| WHAT THE EXERCISE ASKS |
A precise retyping is required of every line from the one containing "Write the OpenSCAD" down to the one containing "stretcher_w = 36; // [30:1:40]", both included, and of no other line.

| STORED DATA |
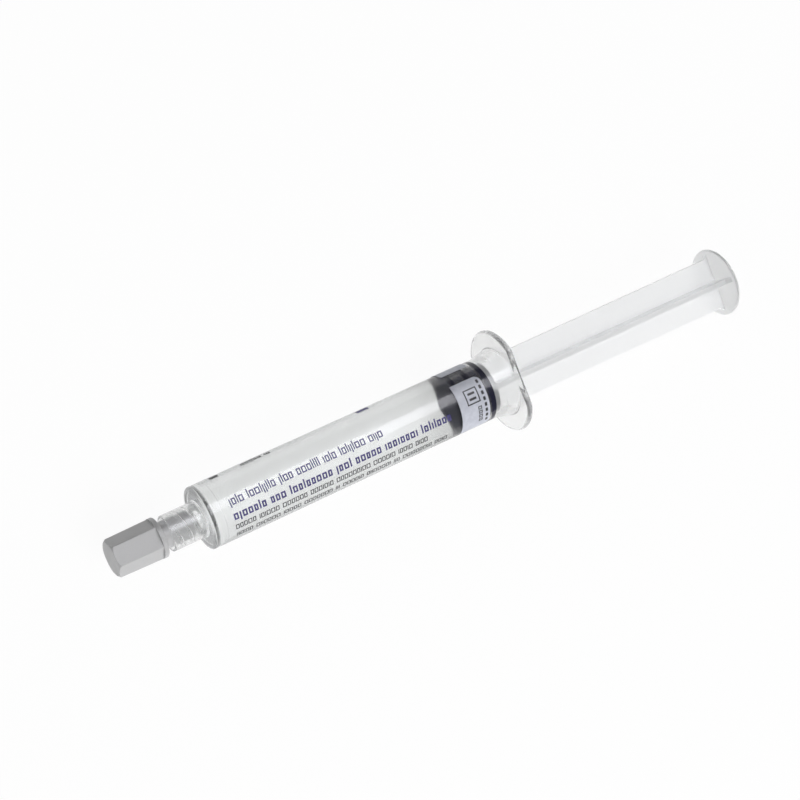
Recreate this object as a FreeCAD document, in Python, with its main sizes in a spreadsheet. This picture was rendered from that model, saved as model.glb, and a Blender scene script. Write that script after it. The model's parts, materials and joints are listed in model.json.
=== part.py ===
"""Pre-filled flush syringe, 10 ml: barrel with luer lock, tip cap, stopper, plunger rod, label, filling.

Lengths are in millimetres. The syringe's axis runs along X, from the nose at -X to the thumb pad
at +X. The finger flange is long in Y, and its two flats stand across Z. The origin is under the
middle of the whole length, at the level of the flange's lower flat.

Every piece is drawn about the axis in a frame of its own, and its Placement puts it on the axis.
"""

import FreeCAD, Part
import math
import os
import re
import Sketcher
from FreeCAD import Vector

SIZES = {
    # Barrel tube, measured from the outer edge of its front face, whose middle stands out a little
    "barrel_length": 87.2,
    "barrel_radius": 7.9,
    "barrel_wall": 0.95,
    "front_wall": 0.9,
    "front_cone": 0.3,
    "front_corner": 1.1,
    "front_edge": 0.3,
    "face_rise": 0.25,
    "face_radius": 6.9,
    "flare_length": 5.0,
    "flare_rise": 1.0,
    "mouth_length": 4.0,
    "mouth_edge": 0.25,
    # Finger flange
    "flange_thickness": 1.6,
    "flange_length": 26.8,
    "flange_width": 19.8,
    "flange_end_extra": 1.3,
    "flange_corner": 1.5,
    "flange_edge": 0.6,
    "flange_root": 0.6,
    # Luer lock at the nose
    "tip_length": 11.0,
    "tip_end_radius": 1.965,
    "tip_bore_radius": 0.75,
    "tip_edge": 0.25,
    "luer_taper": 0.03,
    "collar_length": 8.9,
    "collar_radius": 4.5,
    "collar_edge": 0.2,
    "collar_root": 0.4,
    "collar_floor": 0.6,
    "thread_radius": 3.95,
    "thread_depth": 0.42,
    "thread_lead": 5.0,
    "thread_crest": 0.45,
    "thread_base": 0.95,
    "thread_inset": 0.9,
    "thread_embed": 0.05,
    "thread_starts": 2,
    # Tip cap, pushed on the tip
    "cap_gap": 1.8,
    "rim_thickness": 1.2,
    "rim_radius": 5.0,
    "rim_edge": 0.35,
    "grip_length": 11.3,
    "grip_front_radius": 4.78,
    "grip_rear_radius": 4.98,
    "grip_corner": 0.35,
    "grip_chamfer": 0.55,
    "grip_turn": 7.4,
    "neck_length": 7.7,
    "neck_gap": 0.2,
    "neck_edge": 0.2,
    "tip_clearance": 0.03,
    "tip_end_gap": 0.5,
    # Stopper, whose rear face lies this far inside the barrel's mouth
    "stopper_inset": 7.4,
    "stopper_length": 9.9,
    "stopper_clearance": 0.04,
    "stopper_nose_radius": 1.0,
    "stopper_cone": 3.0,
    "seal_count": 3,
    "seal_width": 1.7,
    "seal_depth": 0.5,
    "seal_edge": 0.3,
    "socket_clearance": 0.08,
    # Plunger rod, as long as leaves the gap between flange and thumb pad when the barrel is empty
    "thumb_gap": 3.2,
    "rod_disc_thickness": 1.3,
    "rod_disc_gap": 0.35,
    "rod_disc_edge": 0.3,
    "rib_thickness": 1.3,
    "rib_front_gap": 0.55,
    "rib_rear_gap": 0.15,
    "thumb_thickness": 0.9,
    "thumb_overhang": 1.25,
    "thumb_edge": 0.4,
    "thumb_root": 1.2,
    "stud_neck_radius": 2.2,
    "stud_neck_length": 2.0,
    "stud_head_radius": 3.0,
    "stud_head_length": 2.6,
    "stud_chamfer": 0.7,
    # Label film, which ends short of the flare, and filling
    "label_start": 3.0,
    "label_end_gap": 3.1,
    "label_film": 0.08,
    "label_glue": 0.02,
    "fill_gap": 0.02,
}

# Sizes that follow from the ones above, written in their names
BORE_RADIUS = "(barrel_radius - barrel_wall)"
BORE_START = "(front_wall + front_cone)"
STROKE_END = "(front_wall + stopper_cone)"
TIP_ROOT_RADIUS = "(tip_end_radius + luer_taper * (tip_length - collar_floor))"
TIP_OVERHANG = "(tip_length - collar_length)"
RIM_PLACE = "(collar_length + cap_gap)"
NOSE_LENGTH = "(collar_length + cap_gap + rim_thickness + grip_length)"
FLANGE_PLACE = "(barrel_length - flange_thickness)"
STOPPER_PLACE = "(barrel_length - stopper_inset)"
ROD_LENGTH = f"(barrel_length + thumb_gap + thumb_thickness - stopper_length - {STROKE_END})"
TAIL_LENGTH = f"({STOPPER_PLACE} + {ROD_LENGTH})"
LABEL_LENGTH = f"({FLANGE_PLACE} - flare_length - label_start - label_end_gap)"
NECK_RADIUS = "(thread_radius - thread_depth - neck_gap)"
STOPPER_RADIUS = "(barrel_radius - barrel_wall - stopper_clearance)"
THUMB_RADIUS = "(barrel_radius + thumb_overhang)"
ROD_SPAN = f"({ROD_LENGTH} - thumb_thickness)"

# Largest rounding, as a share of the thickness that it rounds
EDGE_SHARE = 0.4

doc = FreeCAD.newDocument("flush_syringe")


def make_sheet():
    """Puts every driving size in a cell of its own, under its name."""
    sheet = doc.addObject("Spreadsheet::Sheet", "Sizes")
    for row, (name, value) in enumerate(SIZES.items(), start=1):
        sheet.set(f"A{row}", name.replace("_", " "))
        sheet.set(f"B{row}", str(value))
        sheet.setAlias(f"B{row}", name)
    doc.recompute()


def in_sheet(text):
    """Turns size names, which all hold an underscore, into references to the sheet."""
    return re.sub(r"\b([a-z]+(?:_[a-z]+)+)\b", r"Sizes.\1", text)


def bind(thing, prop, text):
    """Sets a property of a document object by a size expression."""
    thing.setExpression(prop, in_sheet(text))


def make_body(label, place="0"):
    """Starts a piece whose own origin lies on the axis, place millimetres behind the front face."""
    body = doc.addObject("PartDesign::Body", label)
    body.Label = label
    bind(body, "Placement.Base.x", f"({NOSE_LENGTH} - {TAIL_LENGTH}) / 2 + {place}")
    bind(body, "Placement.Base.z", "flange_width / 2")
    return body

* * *

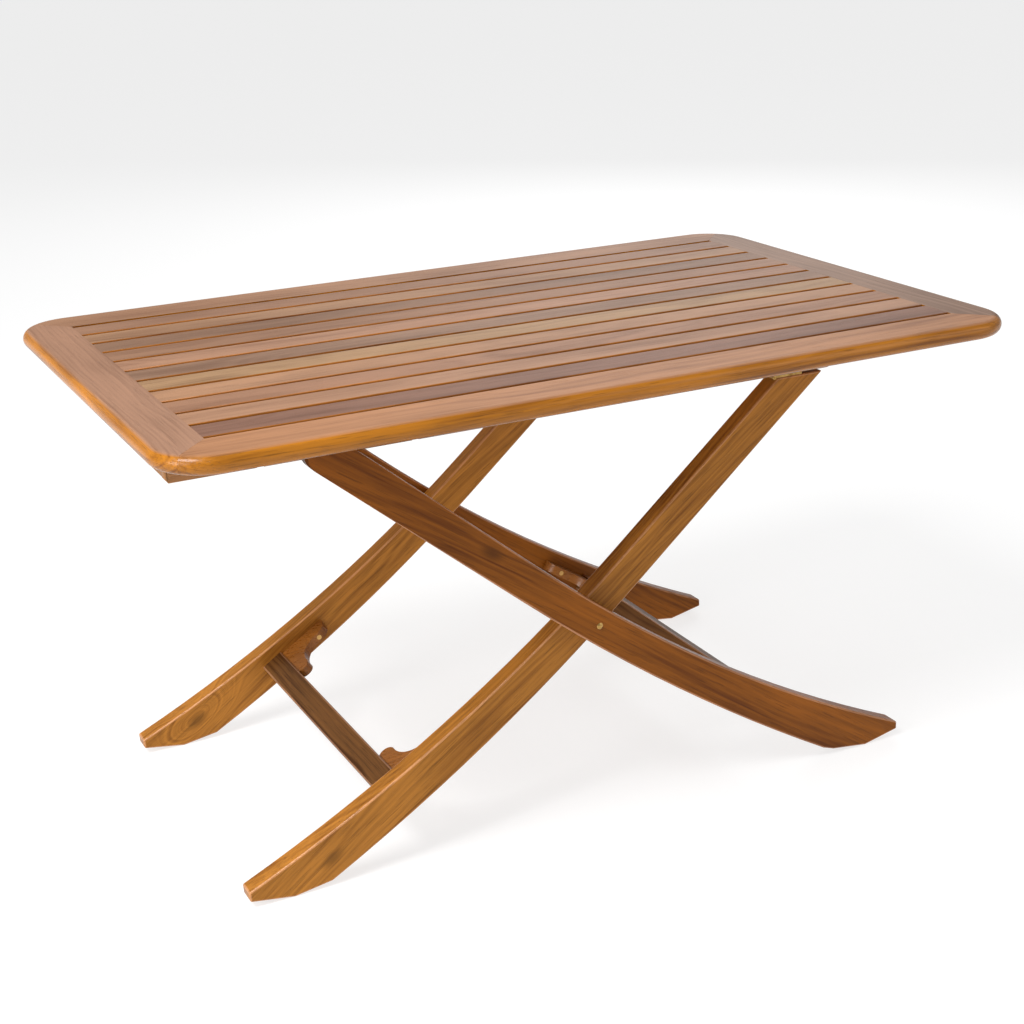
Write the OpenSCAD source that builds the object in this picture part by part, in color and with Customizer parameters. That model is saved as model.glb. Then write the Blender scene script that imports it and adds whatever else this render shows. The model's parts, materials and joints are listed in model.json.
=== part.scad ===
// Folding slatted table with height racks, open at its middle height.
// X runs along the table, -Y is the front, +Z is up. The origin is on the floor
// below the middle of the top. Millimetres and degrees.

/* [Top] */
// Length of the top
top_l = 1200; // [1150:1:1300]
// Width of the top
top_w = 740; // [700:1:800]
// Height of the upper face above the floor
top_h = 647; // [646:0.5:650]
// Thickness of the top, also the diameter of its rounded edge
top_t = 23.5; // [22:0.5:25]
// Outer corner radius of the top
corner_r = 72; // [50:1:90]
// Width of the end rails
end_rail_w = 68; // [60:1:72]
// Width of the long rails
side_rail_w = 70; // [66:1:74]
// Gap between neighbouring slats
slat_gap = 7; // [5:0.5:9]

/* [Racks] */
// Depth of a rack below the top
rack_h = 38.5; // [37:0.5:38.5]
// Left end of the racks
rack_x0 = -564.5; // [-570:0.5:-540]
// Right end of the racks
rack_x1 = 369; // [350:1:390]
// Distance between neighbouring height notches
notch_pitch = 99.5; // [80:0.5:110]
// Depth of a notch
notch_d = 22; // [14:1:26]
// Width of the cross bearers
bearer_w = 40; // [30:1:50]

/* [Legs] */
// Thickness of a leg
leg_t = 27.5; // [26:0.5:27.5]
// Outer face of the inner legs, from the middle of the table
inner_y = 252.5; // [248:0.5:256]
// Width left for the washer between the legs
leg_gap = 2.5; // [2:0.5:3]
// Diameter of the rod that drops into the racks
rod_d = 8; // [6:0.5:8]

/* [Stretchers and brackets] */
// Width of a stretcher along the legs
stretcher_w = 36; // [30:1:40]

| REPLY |
Write the OpenSCAD source that builds the object in this picture part by part, in color and with Customizer parameters. That model is saved as model.glb. Then write the Blender scene script that imports it and adds whatever else this render shows. The model's parts, materials and joints are listed in model.json.
=== part.scad ===
// Folding slatted table with height racks, open at its middle height.
// X runs along the table, -Y is the front, +Z is up. The origin is on the floor
// below the middle of the top. Millimetres and degrees.

/* [Top] */
// Length of the top
top_l = 1200; // [1150:1:1300]
// Width of the top
top_w = 740; // [700:1:800]
// Height of the upper face above the floor
top_h = 647; // [646:0.5:650]
// Thickness of the top, also the diameter of its rounded edge
top_t = 23.5; // [22:0.5:25]
// Outer corner radius of the top
corner_r = 72; // [50:1:90]
// Width of the end rails
end_rail_w = 68; // [60:1:72]
// Width of the long rails
side_rail_w = 70; // [66:1:74]
// Gap between neighbouring slats
slat_gap = 7; // [5:0.5:9]

/* [Racks] */
// Depth of a rack below the top
rack_h = 38.5; // [37:0.5:38.5]
// Left end of the racks
rack_x0 = -564.5; // [-570:0.5:-540]
// Right end of the racks
rack_x1 = 369; // [350:1:390]
// Distance between neighbouring height notches
notch_pitch = 99.5; // [80:0.5:110]
// Depth of a notch
notch_d = 22; // [14:1:26]
// Width of the cross bearers
bearer_w = 40; // [30:1:50]

/* [Legs] */
// Thickness of a leg
leg_t = 27.5; // [26:0.5:27.5]
// Outer face of the inner legs, from the middle of the table
inner_y = 252.5; // [248:0.5:256]
// Width left for the washer between the legs
leg_gap = 2.5; // [2:0.5:3]
// Diameter of the rod that drops into the racks
rod_d = 8; // [6:0.5:8]

/* [Stretchers and brackets] */
// Width of a stretcher along the legs
stretcher_w = 36; // [30:1:40]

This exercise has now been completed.